Bolivians Grieve Death of Chavez

NOVANEWS

Government Officials say Bolivia-Venezuela ties will not change

Transcript

Voiceover: The government of the Plurinational State of Bolivia has declared 7 days of national mourning following the death of former Venezuelan President Hugo Chavez. Bolivia and Venezuela have maintained strong ties since Bolivia’s leftwing leader Evo Morales first assumed the presidency in 2006. A vigil was established in the national Congress in La Paz, the seat of Bolivia’s government. Leonidas Zurita Vargas is the Secretary of International Relations for MAS, the Movement for Socialism, Bolivia’s governing political party.
Leonidas Zurita Vargas, Secretary of International Relations, MAS: Today we cry but tomorrow we will work and we will fight, this is the best message and tribute that we can give to our Comandante Chavez, because he worked and fought against the empire, against the colonial, and against capitalism, and today in the way that Latin America has brought about the integration of nations, defending the rights of the people, today more than ever this is the best way to unite ourselves in order to continue contributing and to continue working.
Voiceover: Questions have arisen over the potential impacts of Chavez’s passing on Bolivian-Venezuelan relations.
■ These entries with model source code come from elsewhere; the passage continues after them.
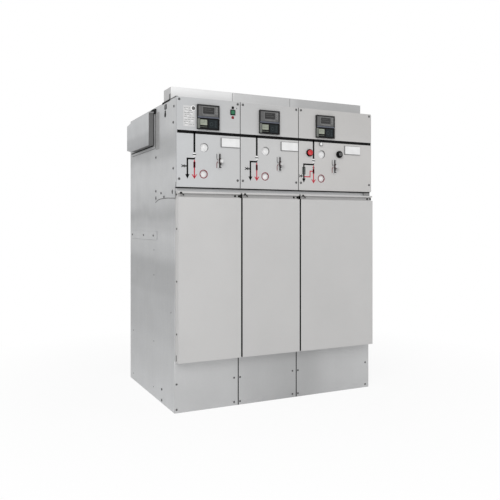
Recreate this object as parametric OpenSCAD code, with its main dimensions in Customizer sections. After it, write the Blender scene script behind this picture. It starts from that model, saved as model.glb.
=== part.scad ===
// Compact medium-voltage switchgear: a floor-standing block of three panels side by side,
// two ring-main feeders and one transformer feeder with fuses, with a wireway on top.
// The origin is at floor level, at the centre of the four floor-fixing holes.
// +Z is up, the front faces -Y and +X is to the right of someone facing the front.

/* [Cabinet] */
// Width of each ring-main feeder panel
feeder_w = 310; // [255:1:400]
// Width of the transformer feeder panel
transformer_w = 430; // [355:1:520]
// Depth from the plinth covers to the rear wall
cabinet_d = 735; // [610:1:900]
// Height of the cabinet without the wireway
cabinet_h = 1400; // [1160:1:1700]
// Thickness of the sheet-steel walls and covers
sheet = 2; // [1.5:0.5:3]
// Width of the flanges behind the front covers
flange_w = 25; // [15:1:40]
// Height of the rail across the front, behind the joint of covers and plates
rail_h = 90; // [70:1:120]
// How far that rail reaches down behind the cable compartment covers
rail_lap = 35; // [20:1:45]
// Depth of the operating-mechanism space in front of the gas vessel
mechanism_d = 150; // [110:1:200]
// Height of the gas vessel
vessel_h = 390; // [300:1:500]
// Free height between the gas vessel and the roof
vessel_drop = 12; // [4:1:40]

/* [Floor frame] */
// Width of the angle's leg that lies on the floor
angle_w = 60; // [50:1:80]
// Height of the angle's upright leg
angle_h = 40; // [25:1:60]
// Thickness of the angle
angle_t = 4; // [3:0.5:6]
// Diameter of the floor-fixing holes
fixing_d = 11; // [9:0.5:14]
// Distance of the fixing holes from the cabinet's outer faces
fixing_inset = 35; // [28:1:42]

/* [Front covers] */
// Height of the plinth covers
plinth_h = 228; // [150:1:300]
// How far the cable compartment covers stand in front of the plinth
cover_proud = 40; // [25:1:60]
// Gap between two cable compartment covers
cover_gap = 8; // [4:1:14]
// Height of the free joint between the covers and the plates above
joint_h = 20; // [10:1:40]
// Height of the rolled lip along a cover's top edge
lip_h = 8; // [6:1:14]
// How far the lip is set back from the cover's face
lip_set = 3; // [1:0.5:6]
// Height of the grip groove under the lip
groove_h = 17; // [12:1:30]
// Depth of the grip groove
groove_d = 14; // [8:1:24]
// Height of the mechanism front plates
plate_h = 398; // [380:1:450]
// How far the mechanism front plates stand in front of the plinth
plate_proud = 22; // [12:1:36]
// Gap between two neighbouring plates or plinth covers
seam = 2; // [1:0.5:4]

/* [Instruments] */
// Width of the instrument bezels
bezel_w = 107; // [100:1:116]
// Height of the fault indicator's bezel
indicator_h = 60; // [50:1:64]
// Height of the voltage detector's bezel
detector_h = 50; // [44:1:56]
// How far the bezels stand in front of the plate
bezel_proud = 9; // [5:1:16]
// Depth of the instrument housings behind the plate
housing_d = 70; // [40:1:90]
// Depth of the recess in front of the instrument faces
face_recess = 2; // [1:0.5:4]
// Width by which the bezels cover the edges of their cut-outs
bezel_rim = 7; // [4:0.5:10]
// Width of the feeder label holders
label_w = 95; // [60:1:100]
// Height of the feeder label holders
label_h = 43; // [25:1:45]
// Thickness of the feeder label holders
label_t = 3; // [2:0.5:5]
// Thickness of the nameplate
name_t = 0.5; // [0.5:0.5:2]

/* [Controls] */
// Radius of the hole for the upper lever socket, which works the load switch
load_r = 20; // [16:0.5:22]
// Radius of the hole for the lower lever socket, which works the earthing switch
earth_r = 18.5; // [16:0.5:22]
// Wall thickness of a lever socket
socket_wall = 1.6; // [1.5:0.1:4]
// Depth of a lever socket in front of its shutter
socket_d = 12; // [8:1:20]
// How far each control gate knob slides up or down from its middle place
gate_travel = 25; // [15:1:28]
// Width of the control gate's slot
gate_slot_w = 7.5; // [5:0.5:9]
// Height of the knob's stem in the slot
stem_h = 10; // [6:1:14]
// Width of the guide's rim around the slot
guide_rim = 4.5; // [3:0.5:8]
// Thickness of the control gate's guide
guide_t = 3; // [2:0.5:5]
// Width of the control gate's knob
knob_w = 17; // [11:1:20]
// How far the knob sits to the right of its slot
knob_shift = 3; // [0:0.5:4]
// Height of the control gate's knob
knob_h = 24; // [12:1:28]
// How far the knob stands in front of its guide
knob_d = 14; // [8:1:20]
// Radius of the two push buttons
button_r = 13.5; // [11:0.5:16]
// How far a push button moves in when it is pressed
button_stroke = 6; // [3:0.5:8]
// Thickness of the wall of a push button's collar
collar_w = 3.5; // [2:0.5:6]
// How far the collars stand in front of the plate
collar_proud = 8; // [4:1:14]

/* [Indicators] */
// Radius of the round switch position windows
window_r = 8; // [6:0.5:10]
// Width and height of the square gas pressure indicator
pressure_w = 25; // [20:1:30]
// Depth of the gauges behind the round indicators
gauge_d = 14; // [8:1:40]
// Radius of the round trip indicator
trip_r = 9.5; // [8:0.5:12]
// How far the trip indicator stands in front of the plate
trip_proud = 7; // [2:1:10]
// Width of the nameplate
name_w = 56; // [40:1:60]
// Height of the nameplate
name_h = 93; // [50:1:97]

/* [Places on the front plates] */
// Instruments: distance from the panel's left edge
unit_x = 96; // [90:1:110]
// Instruments: drop from the cabinet's top
unit_drop = 28; // [15:1:32]
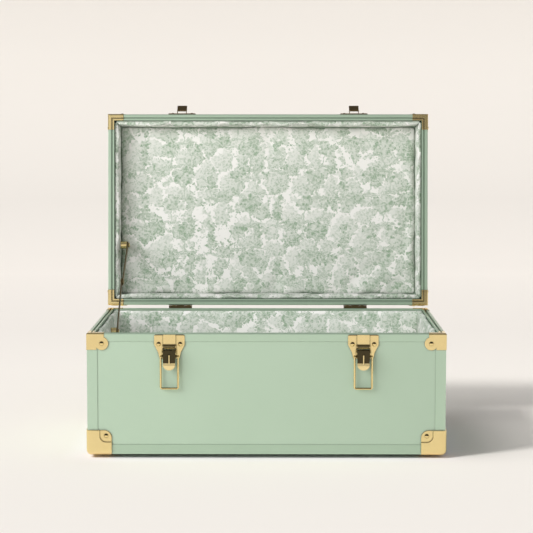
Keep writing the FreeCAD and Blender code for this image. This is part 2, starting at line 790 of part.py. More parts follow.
def rod(label, x, y, z, length, axis):
    """A straight run of the bail's wire from a point, along an axis."""
    run = doc.addObject("Part::Cylinder", label)
    bind(run, "Radius", wire_radius)
    bind(run, "Height", length)
    if axis == "X":
        run.Placement.Rotation = FreeCAD.Rotation(FreeCAD.Vector(0, 0, 1), FreeCAD.Vector(1, 0, 0))
    return place(run, x, y, z)


def bend(label, x, y, z, quarter):
    """A quarter turn of the wire about a point. Quarters are counted from +X towards +Z."""
    turn = doc.addObject("Part::Torus", label)
    bind(turn, "Radius1", bail_bend)
    bind(turn, "Radius2", wire_radius)
    turn.Angle3 = 90
    stand = FreeCAD.Rotation(FreeCAD.Vector(1, 0, 0), 90)
    spin = FreeCAD.Rotation(FreeCAD.Vector(0, 1, 0), -90 * quarter)
    turn.Placement = FreeCAD.Placement(FreeCAD.Vector(0, 0, 0), spin.multiply(stand))
    return place(turn, x, y, z)


def elbow(label, x, y, z):
    """The close right angle by which the wire turns in to the lever."""
    ball = doc.addObject("Part::Sphere", label)
    bind(ball, "Radius", wire_radius)
    return place(ball, x, y, z)


def latch_bail(label):
    """Round wire bent to a long loop, its two ends turned in to the lever's cheeks."""
    end_x = lever_half - lever_sheet
    near = bail_half - bail_bend
    high, low = -1 * bail_level, -1 * (bail_level + bail_reach)
    side = bail_reach - bail_bend
    wire = doc.addObject("Part::MultiFuse", label)
    wire.Shapes = [
        rod(f"{label}_right_end", end_x, -1 * bail_out, high, bail_half - end_x, "X"),
        rod(f"{label}_left_end", -1 * bail_half, -1 * bail_out, high, bail_half - end_x, "X"),
        rod(f"{label}_right_side", bail_half, -1 * bail_out, low + bail_bend, side, "Z"),
        rod(f"{label}_left_side", -1 * bail_half, -1 * bail_out, low + bail_bend, side, "Z"),
        rod(f"{label}_bar", -1 * near, -1 * bail_out, low, 2 * near, "X"),
        elbow(f"{label}_right_elbow", bail_half, -1 * bail_out, high),
        elbow(f"{label}_left_elbow", -1 * bail_half, -1 * bail_out, high),
        bend(f"{label}_bend_2", -1 * near, -1 * bail_out, low + bail_bend, 2),
        bend(f"{label}_bend_3", near, -1 * bail_out, low + bail_bend, 3),
    ]
    return wire


latch_pins = []
for side, way in (("left", -1), ("right", 1)):
    centre = way * latch_spacing / 2
    latch_top = rim_height - latch_drop
    at = (centre, front, latch_top)
    node(f"{side}_latch_plate", place(latch_plate(f"{side}_latch_plate"), *at))
    node(f"{side}_latch_lever", place(latch_lever(f"{side}_latch_lever"), *at))
    node(f"{side}_latch_bail", place(latch_bail(f"{side}_latch_bail"), *at))
    pin = new_body(f"{side}_latch_pin_shape")
    pin_half = ear_inner + ear_sheet + seat_gap
    section = ("circle", -1 * lever_pivot_out, -1 * lever_pivot_down, pivot_pin_radius)
    prism(pin, "YZ", [section], -1 * pin_half, pin_half)
    latch_pins.append(place(pin, *at))
group("latch_pivot_pins", latch_pins)

# Catches on the lid: a plate with a flared tongue on two cheeks. With the lid shut and the lever
# down, the bail's cross wire lies in the crook behind the tongue, on the cheeks
catch_half = cell("catch_half", 25.9)
catch_low = cell("catch_low", 3.2)
catch_high = cell("catch_high", 27.0)
catch_sheet = cell("catch_sheet", 2.0)
catch_round = cell("catch_round", 4.0)
hook_half = cell("hook_half", 9.2)
hook_cheek = cell("hook_cheek", 1.2)
hook_crook = cell("hook_crook", 4.3)
hook_sheet = cell("hook_sheet", 1.6)
hook_foot = cell("hook_foot", 6.5)
tongue_rise = cell("tongue_rise", 9.5)
tongue_flare = cell("tongue_flare", 10.1)
wire_rest = latch_drop + bail_level - bail_reach
saddle = rim_height - pin_z - wire_rest - wire_radius - seat_gap


def catch_body(label, centre):
    """Drawn from the hinge axis, with the lid shut."""
    body = new_body(label)
    low_x, high_x = centre - catch_half, centre + catch_half
    outline = [
        (low_x + catch_round, catch_low),
        (high_x - catch_round, catch_low, catch_round, 1),
        (high_x, catch_low + catch_round),
        (high_x, catch_high - catch_round, catch_round, 1),
        (high_x - catch_round, catch_high),
        (low_x + catch_round, catch_high, catch_round, 1),
        (low_x, catch_high - catch_round),
        (low_x, catch_low + catch_round, catch_round, 1),
    ]
    plate_face = lid_front - catch_sheet
    prism(body, "XZ", [outline], plate_face, lid_front)
    behind = plate_face - hook_crook
    tongue_foot = saddle - hook_foot
    tip = saddle + wire_radius
    tongue = [
        (behind, tongue_foot),
        (behind, tip),
        (behind - tongue_flare, tip + tongue_rise),
        (behind - tongue_flare - hook_sheet, tip + tongue_rise - hook_sheet),
        (behind - hook_sheet, tip - hook_sheet),
        (behind - hook_sheet, tongue_foot),
    ]
    prism(body, "YZ", [tongue], centre - hook_half, centre + hook_half)
    cheek = rectangle(behind - hook_sheet / 2, tongue_foot, plate_face + hook_cheek / 2, saddle)
    for way in (-1, 1):
        prism(body, "YZ", [cheek], centre + way * hook_half, centre + way * (hook_half - hook_cheek))
    return body


for side, way in (("left", -1), ("right", 1)):
    centre = way * latch_spacing / 2
    on_lid(f"{side}_catch", [catch_body(f"{side}_catch_shape", centre)])

# Liner: padded, fabric-covered panels. Side pads run round with mitred corners; a flat pad lies
# between them. Their edges are rounded
pad_start = rim_width + seat_gap
pad_face = cell("pad_face", 21.0)
base_pad_drop = cell("base_pad_drop", 0.6)
lid_pad_drop = cell("lid_pad_drop", 2.5)
pad_round = cell("pad_round", 4.4)
flat_pad = cell("flat_pad", 8.0)


def side_pad_profile(rim_level, down, floor_level, drop):
    """A side pad's section, rounded over at the rim. drop is how far below the rim it ends."""
    top = rim_level + down * drop
    return [
        (pad_start, floor_level),
        (pad_start, top + down * pad_round, pad_round, down),
        (pad_start + pad_round, top),
        (pad_face - pad_round, top, pad_round, down),
        (pad_face, top + down * pad_round),
        (pad_face, floor_level),
    ]


def flat_pad_body(label, y_front, back_level, face_level):
    body = new_body(label)
    gap = pad_face + seat_gap
    edges = rectangle(left + gap, y_front + gap, -1 * left - gap, y_front + trunk_depth - gap)
    prism(body, "XY", [edges], back_level, face_level)
    level = number(face_level)
    flat = number(seat_gap)
    round_edges(body, pad_round, lambda edge: all(abs(v.Z - level) < flat for v in edge.Vertexes))
    return body


base_pad_profile = side_pad_profile(rim_height, -1, board, base_pad_drop)
base_pads = mitred_lengths("base_pad", base_pad_profile, front, 0, pad_face)
for side, piece in base_pads.items():
    group(f"base_{side}_liner", [piece])
group("base_floor_liner", [flat_pad_body("base_floor_pad", front, board, board + flat_pad)])
lid_pad_profile = side_pad_profile(lid_rim, 1, lid_board_face, lid_pad_drop)
lid_pads = mitred_lengths("lid_pad", lid_pad_profile, lid_front, lid_middle, pad_face)
for side, piece in lid_pads.items():
    on_lid(f"lid_{side}_liner", [piece])
lid_pad_shape = flat_pad_body("lid_top_pad", lid_front, lid_board_face, lid_board_face - flat_pad)
on_lid("lid_top_liner", [lid_pad_shape])

# Stay: two equal links on the left, joined at a knuckle that stands just over centre when the lid
# is open. Each is held off the liner by a drum. The two lie side by side, clear of each other
stay_base_y = cell("stay_base_y", 19.0)
stay_base_down = cell("stay_base_down", 23.5)
stay_lid_reach = cell("stay_lid_reach", 119.0)
stay_lid_inset = cell("stay_lid_inset", 25.0)
link_length = cell("link_length", 124.0)
link_half = cell("link_half", 6.0)
link_end = cell("link_end", 6.8)
link_sheet = cell("link_sheet", 2.0)
drum_radius = cell("drum_radius", 7.0)
drum_length = cell("drum_length", 10.8)
stud_radius = cell("stud_radius", 2.5)
stud_head = cell("stud_head", 4.6)
knuckle_radius = cell("knuckle_radius", 2.2)
knuckle_head = cell("knuckle_head", 4.2)
knuckle_rise = cell("knuckle_rise", 0.9)
layer_gap = cell("layer_gap", 0.3)

liner_face = left + pad_face
lower_layer = liner_face + drum_length
upper_layer = lower_layer + link_sheet + layer_gap
stay_base_z = rim_height - stay_base_down
lid_pivot_y = pin_y - stay_lid_reach * cosine(open_angle) + stay_lid_inset * sine(open_angle)
lid_pivot_z = pin_z + stay_lid_reach * sine(open_angle) + stay_lid_inset * cosine(open_angle)
span_y = lid_pivot_y - stay_base_y
span_z = lid_pivot_z - stay_base_z
span = root(span_y * span_y + span_z * span_z)
over_centre = arc_cosine(span / (2 * link_length))
lower_slope = direction(span_z, span_y) + over_centre
upper_slope = direction(span_z, span_y) - over_centre
half_turn = cell("half_turn", 180.0)


def stay_link(label):
    """A strap from its bracket pivot at the origin to its knuckle, along +Y."""
    body = new_body(label)
    prism(body, "YZ", [rectangle(0, -1 * link_half, link_length, link_half)], 0, link_sheet)
    for y, hole in ((0, stud_radius), (link_length, knuckle_radius)):
        prism(body, "YZ", [("circle", y, 0, link_end)], 0, link_sheet)
        prism(body, "YZ", [("circle", y, 0, hole + running_fit)], 0, link_sheet, cut=True)
    return body


def drum_bracket(label, y, z, start, end):
    """A drum standing on the liner, which carries the stay's stud."""
    body = new_body(label)
    prism(body, "YZ", [("circle", y, z, drum_radius)], start, end)
    return body


def stud(label, y, z, start, end):
    """A shank through a link, with a head clear of it."""
    body = new_body(label)
    prism(body, "YZ", [("circle", y, z, stud_radius)], start, end + layer_gap)
    prism(body, "YZ", [("circle", y, z, stud_head)], end + layer_gap, end + layer_gap + stud_head / 2)
    return body


lower_place = (lower_layer + layer_gap, stay_base_y, stay_base_z, lower_slope)
node("stay_lower_link", place(stay_link("stay_lower_strap"), *lower_place))
upper_place = (upper_layer + layer_gap, lid_pivot_y, lid_pivot_z, upper_slope + half_turn)
node("stay_upper_link", place(stay_link("stay_upper_strap"), *upper_place))
node("stay_base_bracket", drum_bracket("stay_base_drum", stay_base_y, stay_base_z, liner_face, lower_layer))
base_stud_end = lower_layer + layer_gap + link_sheet
node("stay_base_pin", stud("stay_base_stud", stay_base_y, stay_base_z, lower_layer, base_stud_end))
lid_drum = drum_bracket("stay_lid_drum", -1 * stay_lid_reach, stay_lid_inset, liner_face, upper_layer)
on_lid("stay_lid_bracket", [lid_drum])
lid_stud_end = upper_layer + layer_gap + link_sheet
lid_stud = stud("stay_lid_stud", -1 * stay_lid_reach, stay_lid_inset, upper_layer, lid_stud_end)
on_lid("stay_lid_pin", [lid_stud])

# The knuckle's rivet is in two halves, one on each link, which meet between the layers
knuckle_y = stay_base_y + link_length * cosine(lower_slope)
knuckle_z = stay_base_z + link_length * sine(lower_slope)


def knuckle_half(label, inner, outer, head_end):
    """Half of the knuckle's rivet: a shank in one link and a head on its open side."""
    body = new_body(label)
    prism(body, "YZ", [("circle", knuckle_y, knuckle_z, knuckle_radius)], inner, outer)
    prism(body, "YZ", [("circle", knuckle_y, knuckle_z, knuckle_head)], outer, head_end)
    return body


lower_inner = lower_layer + layer_gap + link_sheet
lower_outer = lower_layer + layer_gap
outer_half = knuckle_half("knuckle_outer_half", lower_inner, lower_outer, lower_outer - knuckle_rise)
node("stay_knuckle_rivet", outer_half)
upper_inner = upper_layer + layer_gap
upper_face = upper_inner + link_sheet
inner_half = knuckle_half("knuckle_inner_half", upper_inner, upper_face, upper_face + knuckle_rise)
node("stay_knuckle_cap", inner_half)

doc.recompute()

for thing in doc.Objects:
    if any(word in thing.State for word in ("Invalid", "Error")):
        raise RuntimeError(f"{thing.Label} failed: {thing.State}")
os.makedirs("parts", exist_ok=True)
for thing in nodes:
    shape = thing.Shape
    if shape.isNull() or not shape.isValid() or not shape.Solids:
        raise RuntimeError(f"{thing.Label} has no valid shape")
for thing in nodes:
    thing.Shape.exportStep(f"parts/{thing.Label}.step")
print(len(nodes), "sub-parts written")
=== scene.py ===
import math
import random

import bmesh
import bpy
from mathutils import Matrix, Vector


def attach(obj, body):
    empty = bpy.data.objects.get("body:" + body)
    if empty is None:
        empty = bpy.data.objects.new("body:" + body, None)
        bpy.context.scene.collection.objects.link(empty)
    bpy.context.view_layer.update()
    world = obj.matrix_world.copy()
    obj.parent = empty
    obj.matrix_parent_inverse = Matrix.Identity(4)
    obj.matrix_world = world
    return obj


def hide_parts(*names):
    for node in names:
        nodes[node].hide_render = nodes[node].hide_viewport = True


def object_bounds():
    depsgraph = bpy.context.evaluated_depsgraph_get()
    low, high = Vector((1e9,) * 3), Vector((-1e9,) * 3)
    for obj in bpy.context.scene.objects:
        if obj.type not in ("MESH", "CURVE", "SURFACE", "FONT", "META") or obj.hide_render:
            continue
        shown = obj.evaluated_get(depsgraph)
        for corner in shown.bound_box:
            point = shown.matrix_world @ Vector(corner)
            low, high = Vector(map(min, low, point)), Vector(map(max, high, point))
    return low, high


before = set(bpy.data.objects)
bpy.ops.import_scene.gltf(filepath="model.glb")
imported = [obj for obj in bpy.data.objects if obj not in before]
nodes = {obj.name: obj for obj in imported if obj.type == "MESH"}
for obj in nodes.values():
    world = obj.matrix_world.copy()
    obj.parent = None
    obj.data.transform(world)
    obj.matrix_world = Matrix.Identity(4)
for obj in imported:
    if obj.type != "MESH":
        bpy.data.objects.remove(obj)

# A lidded trunk, standing open. Everything is in metres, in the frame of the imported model:
# +X to the right of someone facing the latches, +Y to the hinges, +Z up.
cad_bounds = [list(corner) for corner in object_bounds()]
table = bpy.context.scene.collection

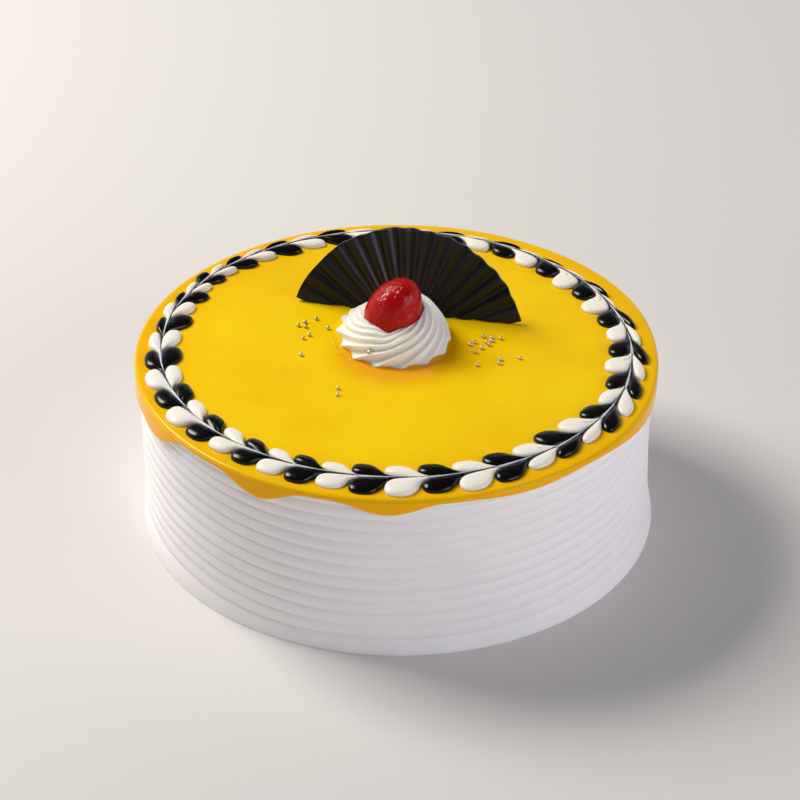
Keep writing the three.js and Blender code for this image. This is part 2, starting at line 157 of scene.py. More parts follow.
def knit(rows):
    """Vertices, faces and map of one skin, from an array of rows, columns and xyz."""
    row_count, around = rows.shape[:2]
    vertices = np.vstack([rows[:1, 0], rows[1:-1].reshape(-1, 3), rows[-1:, 0]])
    last = len(vertices) - 1
    column = np.arange(around)
    after = (column + 1) % around
    faces = [(0, b, a) for a, b in zip(1 + column, 1 + after)]
    for row in range(row_count - 3):
        low, high = 1 + row * around, 1 + (row + 1) * around
        faces += list(zip(low + column, low + after, high + after, high + column))
    top_row = 1 + (row_count - 3) * around
    faces += [(top_row + a, top_row + b, last) for a, b in zip(column, after)]
    climb = np.linalg.norm(np.diff(rows, axis=0), axis=2).mean(axis=1)
    up = np.concatenate([[0], np.cumsum(climb)])
    widest = np.abs(rows[:, :, :2]).max()
    along = 2 * math.pi * widest * np.arange(around + 1) / around
    flat = [((along[a], up[0]), (along[a + 1], up[1]), (along[a], up[1])) for a in column]
    for row in range(1, row_count - 2):
        for a in column:
            left, right = along[a], along[a + 1]
            flat.append(((left, up[row]), (right, up[row]), (right, up[row + 1]), (left, up[row + 1])))
    flat += [((along[a], up[-2]), (along[a + 1], up[-2]), (along[a], up[-1])) for a in column]
    return vertices, faces, flat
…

Former MAS deputy and Majority Leader Gustavo Torrico says Bolivia’s relationship with Venezuela is about more than just Chavez and Evo, and doesn’t anticipate any major changes.
Gustavo Torrico Landa, Ex-Majority Party Leader, MAS: I don’t think we are going to undergo any changes because it’s not about provisional or transitory agreements between individual people, it’s about agreements and the construction of political processes among peoples, of general ideas, that are constructed by social movements, of the recuperation of natural wealth, the idea of producing for one’s own consumption, of recuperating our national resources from the hands of transnationals, it’s not the individual it’s the political act that Hugo constructed and that has continued in time with Correa with Evo with Dima Rousseff, with a number of people in the world.
Voiceover: As members of the regional bloc ALBA, the Bolivarian Alliance for the Peoples of our America, Venezuela and Bolivia have engaged in a number of both economic and cultural exchanges. A group of Bolivian students who studied at universities in Venezuela and other ALBA-member countries as part of a program of international cooperation organized an event honoring Chavez at the Simon Bolivar monument in the center of La Paz. Political Scientist Doroteo Vargas studied in Venezuela as part of the agreement and attended the event.
Doroteo Varags, Political Scientist: Today we are sad, we are in mourning, because our Comandante has passed away, but the ideas, the ideals, the conviction and the political vision that he left behind have remained planted in the world not only in Bolivia and not only in Venezuela but in the whole world, there are activists who are going to take on the responsibility, myself included, to follow the footsteps of Comandante Chavez.
VO: President Evo Morales traveled to Caracas, Venezuela along with 100 other representatives of Bolivia to attend Hugo Chavez’s funeral.